Your task is to print all of the data word for word.

· · · · ·

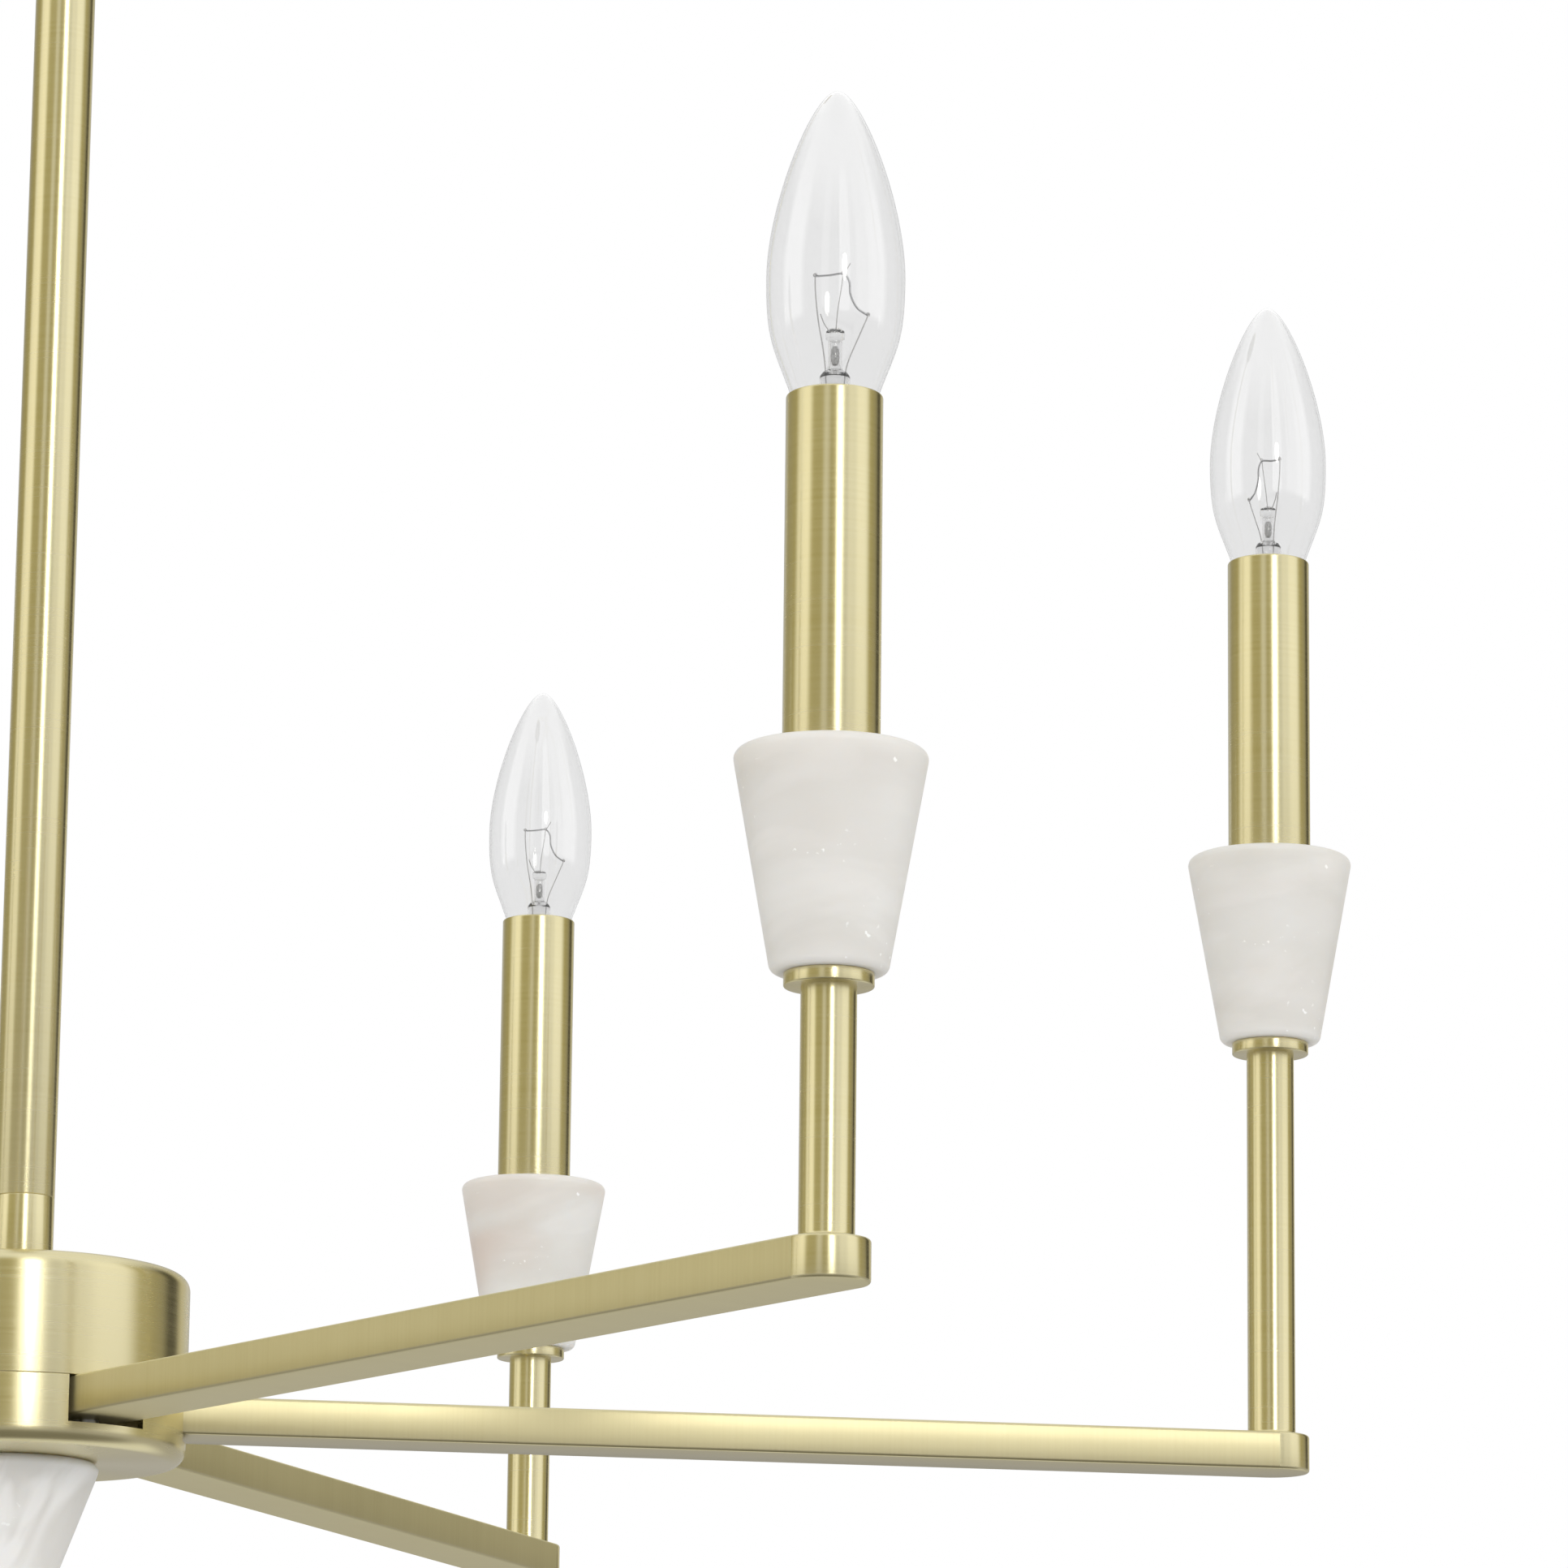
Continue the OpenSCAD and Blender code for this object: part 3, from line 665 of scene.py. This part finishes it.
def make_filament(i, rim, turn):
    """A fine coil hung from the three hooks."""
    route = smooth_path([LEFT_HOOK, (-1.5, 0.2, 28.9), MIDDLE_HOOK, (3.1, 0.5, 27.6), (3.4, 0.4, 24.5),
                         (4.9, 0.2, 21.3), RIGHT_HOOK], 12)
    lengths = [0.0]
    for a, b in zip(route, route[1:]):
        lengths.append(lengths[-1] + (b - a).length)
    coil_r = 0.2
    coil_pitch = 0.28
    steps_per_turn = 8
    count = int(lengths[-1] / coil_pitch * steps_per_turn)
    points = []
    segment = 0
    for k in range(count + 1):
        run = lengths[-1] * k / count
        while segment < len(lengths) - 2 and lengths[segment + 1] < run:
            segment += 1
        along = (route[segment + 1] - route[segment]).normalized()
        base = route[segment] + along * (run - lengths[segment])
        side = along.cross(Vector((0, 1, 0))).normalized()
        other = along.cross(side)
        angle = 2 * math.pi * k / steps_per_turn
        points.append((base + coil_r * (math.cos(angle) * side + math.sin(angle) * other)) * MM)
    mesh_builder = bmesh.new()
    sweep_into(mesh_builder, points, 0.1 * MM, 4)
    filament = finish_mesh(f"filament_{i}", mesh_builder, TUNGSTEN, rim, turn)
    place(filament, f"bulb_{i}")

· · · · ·

**RESULT OF THIS EXERCISE**
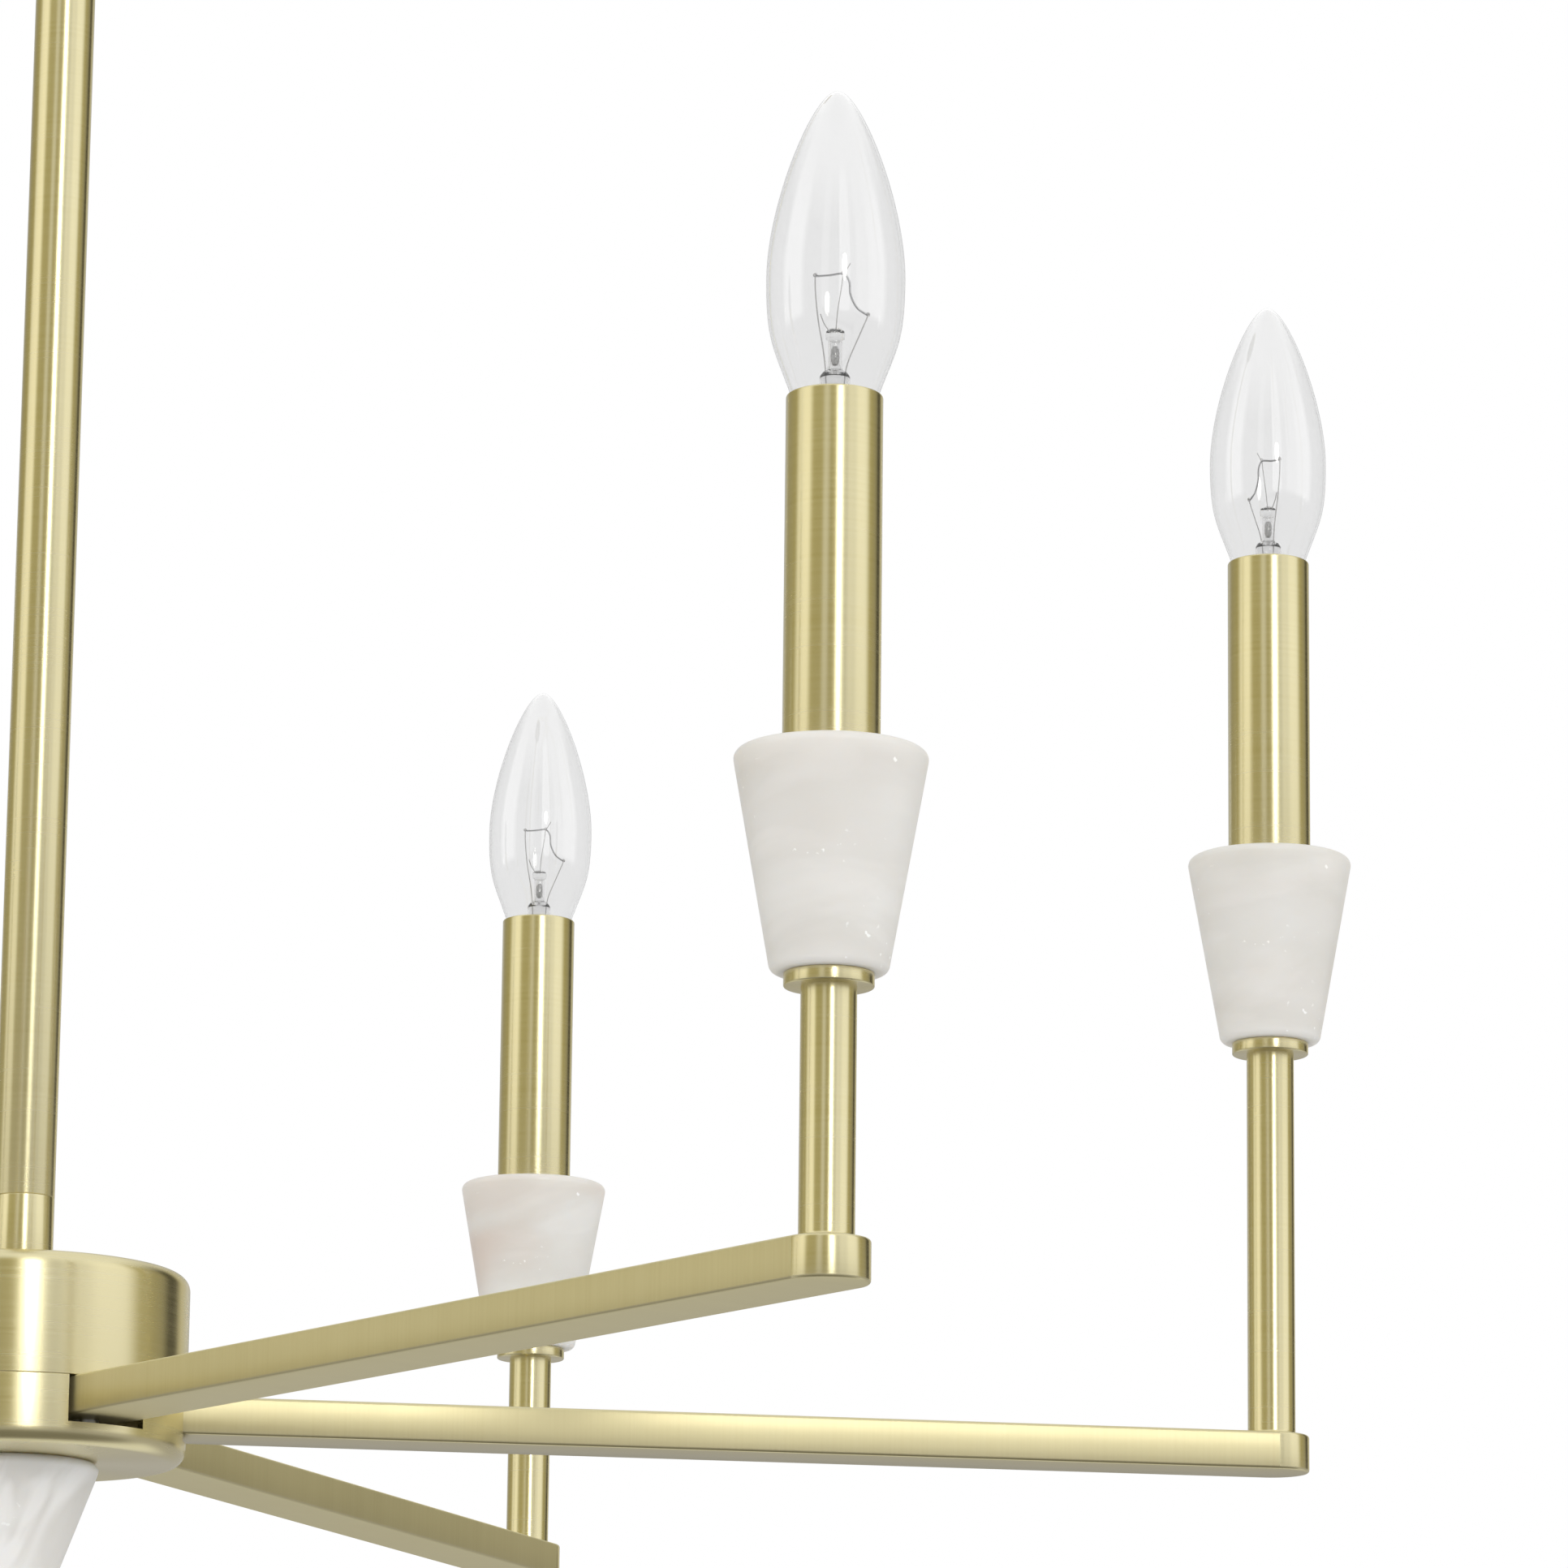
Continue the OpenSCAD and Blender code for this object: part 3, from line 665 of scene.py. This part finishes it.
def make_filament(i, rim, turn):
    """A fine coil hung from the three hooks."""
    route = smooth_path([LEFT_HOOK, (-1.5, 0.2, 28.9), MIDDLE_HOOK, (3.1, 0.5, 27.6), (3.4, 0.4, 24.5),
                         (4.9, 0.2, 21.3), RIGHT_HOOK], 12)
    lengths = [0.0]
    for a, b in zip(route, route[1:]):
        lengths.append(lengths[-1] + (b - a).length)
    coil_r = 0.2
    coil_pitch = 0.28
    steps_per_turn = 8
    count = int(lengths[-1] / coil_pitch * steps_per_turn)
    points = []
    segment = 0
    for k in range(count + 1):
        run = lengths[-1] * k / count
        while segment < len(lengths) - 2 and lengths[segment + 1] < run:
            segment += 1
        along = (route[segment + 1] - route[segment]).normalized()
        base = route[segment] + along * (run - lengths[segment])
        side = along.cross(Vector((0, 1, 0))).normalized()
        other = along.cross(side)
        angle = 2 * math.pi * k / steps_per_turn
        points.append((base + coil_r * (math.cos(angle) * side + math.sin(angle) * other)) * MM)
    mesh_builder = bmesh.new()
    sweep_into(mesh_builder, points, 0.1 * MM, 4)
    filament = finish_mesh(f"filament_{i}", mesh_builder, TUNGSTEN, rim, turn)
    place(filament, f"bulb_{i}")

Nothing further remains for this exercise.